Der Bericht von Motion zeigt, dass die Entscheidung für eine Datenbank eine dynamische ist, die regelmäßig anhand der aktuellen Anforderungen und Gegebenheiten überprüft werden sollte. Während in bestimmten Szenarien verteilte Systeme wie CockroachDB ihre Stärken ausspielen, kann die klassische relationale Datenbank mit ihrer Reife, umfangreichen Tools und geringeren Betriebskosten in anderen Kontexten glänzen. Für Unternehmen, die vor ähnlichen Herausforderungen stehen oder deren Nutzungsmuster sich im Laufe der Zeit verändern, kann das Beispiel Mut machen, komplexe Migrationsprojekte selbst in Angriff zu nehmen. Die Kombination aus guten automatisierten Prozessen, einer cleveren Werkzeugauswahl und der Bereitschaft, auch technische Hürden zu überwinden, sind dabei die Schlüssel zum Erfolg. Letztlich zeigt sich, dass es keine Universalantwort gibt, sondern die Wahl der Datenbankarchitektur immer maßgeschneidert auf das Geschäftsmodell und die technischen Rahmenbedingungen abgestimmt werden muss.

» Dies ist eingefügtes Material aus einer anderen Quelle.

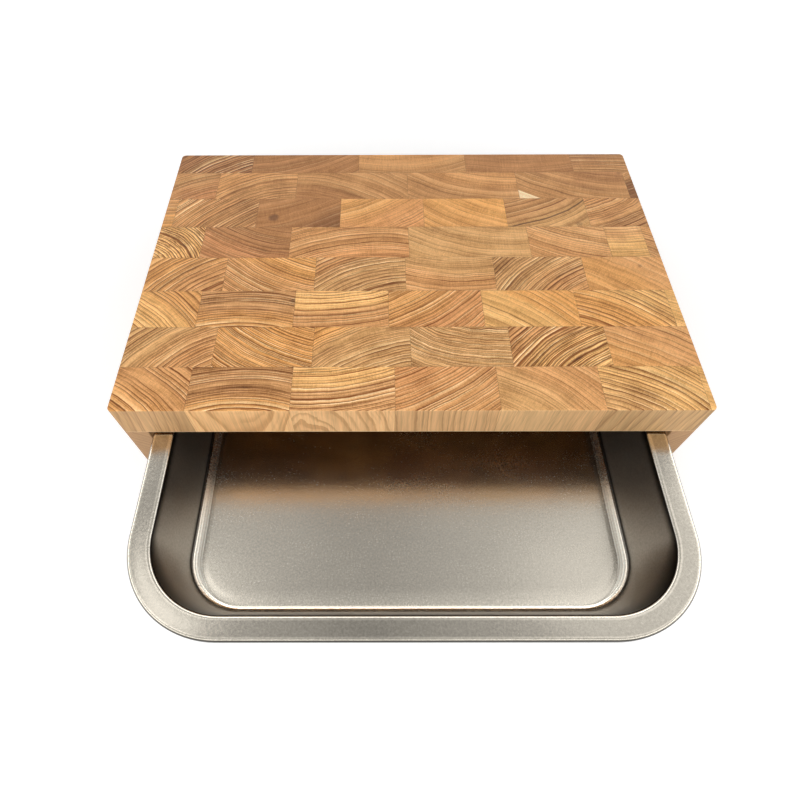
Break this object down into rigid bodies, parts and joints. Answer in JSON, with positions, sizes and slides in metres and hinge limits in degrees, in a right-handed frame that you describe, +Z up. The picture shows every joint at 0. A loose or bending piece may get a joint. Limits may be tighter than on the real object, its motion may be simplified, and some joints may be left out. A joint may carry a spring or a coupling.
{
  "type": "cutting board with drawer tray",
  "caption": "End-grain wooden cutting board on a low wooden carcass, with a deep-drawn steel tray that slides out from under it to catch what is cut.",
  "frame": {"origin": "on the table, in the middle of the footprint of the board and the drawn-out tray together", "axes": "+X to the right of someone facing the tray, -Y towards that person, the way the tray is pulled, +Z up out of the work surface"},
  "size_m": [0.45, 0.4646, 0.096],
  "materials": {
    "board_wood": "oiled end grain, blocks of mixed honey, tan and rust tones",
    "carcass_wood": "oiled, planed",
    "runner_wood": "planed, unfinished beech",
    "tongue_wood": "plain beech, glued in",
    "tray_steel": "satin deep-drawn stainless steel",
    "zinc_steel": "bright zinc plated",
    "foot_rubber": "matte moulded rubber"
  },
  "bodies": {
    "carcass": {"board_row_1": "board_wood", "board_row_2": "board_wood", "board_row_3": "board_wood", "board_row_4": "board_wood", "board_row_5": "board_wood", "board_row_6": "board_wood", "board_row_7": "board_wood", "board_row_8": "board_wood", "left_side_panel": "carcass_wood", "right_side_panel": "carcass_wood", "back_panel": "carcass_wood", "left_runner": "runner_wood", "right_runner": "runner_wood", "left_side_tongue": "tongue_wood", "right_side_tongue": "tongue_wood", "back_tongue": "tongue_wood", "left_runner_screws": "zinc_steel", "right_runner_screws": "zinc_steel", "feet": "foot_rubber"},
    "tray": {"tray": "tray_steel"}
  },
  "joints": [
    {"name": "tray_slide", "type": "slide", "parent": "carcass", "child": "tray", "axis": [0, -1, 0], "range_m": [-0.144, 0.135]}
  ]
}
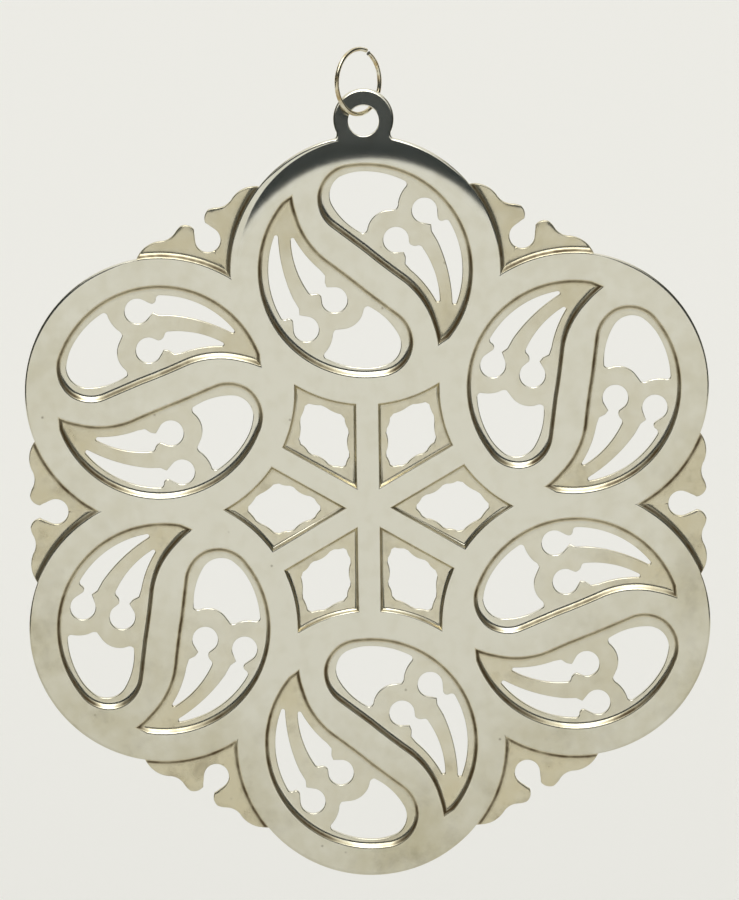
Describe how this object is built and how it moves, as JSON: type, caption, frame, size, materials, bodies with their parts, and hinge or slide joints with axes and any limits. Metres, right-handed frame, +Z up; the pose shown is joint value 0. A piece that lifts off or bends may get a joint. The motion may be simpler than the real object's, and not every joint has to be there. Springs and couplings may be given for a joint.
{
  "type": "hanging snowflake ornament",
  "caption": "Flat pierced metal snowflake with round lobes of swirling Gothic tracery, a round tab at the top and an open jump ring to hang it by.",
  "frame": {"origin": "on the inside of the jump ring's top, where a hook or a thread carries the ornament", "axes": "+Z up, -Y out of the plate's decorated face, +X to the right of someone who looks at that face"},
  "size_m": [0.0761, 0.0059, 0.0929],
  "materials": {
    "silver_plate": "silver plate over brass, polished bands, satin sunk panels with faint warm tarnish and fine scratches",
    "silver_plated_wire": "bright silver-plated round wire, slightly yellowed"
  },
  "bodies": {
    "ring": {"jump_ring": "silver_plated_wire"},
    "plate": {"snowflake_plate": "silver_plate"}
  },
  "joints": [
    {"name": "plate_swing", "type": "hinge", "parent": "ring", "child": "plate", "pos_m": [0.00045, 0.0003, -0.00765], "axis": [0, 1, 0], "range_deg": [-100, 100]}
  ]
}
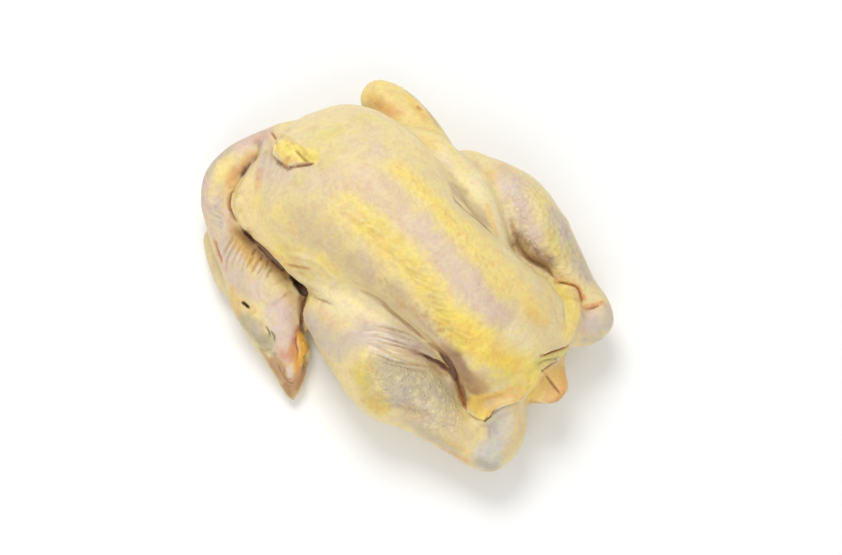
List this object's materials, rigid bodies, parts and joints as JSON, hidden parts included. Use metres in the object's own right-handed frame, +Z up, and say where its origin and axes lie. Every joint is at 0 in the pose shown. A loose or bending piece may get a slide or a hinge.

Die Migration von CockroachDB zu Postgres ist dabei kein Schritt zurück, sondern eine strategische Weiterentwicklung, die sowohl wirtschaftliche als auch technische Vorteile mit sich bringt. Wer sich traut, solche Prozesse sorgfältig zu planen und umzusetzen, gewinnt nicht nur performantere Systeme, sondern auch betriebliche Flexibilität und Kosteneffizienz, die für Wachstum und Innovation unerlässlich sind.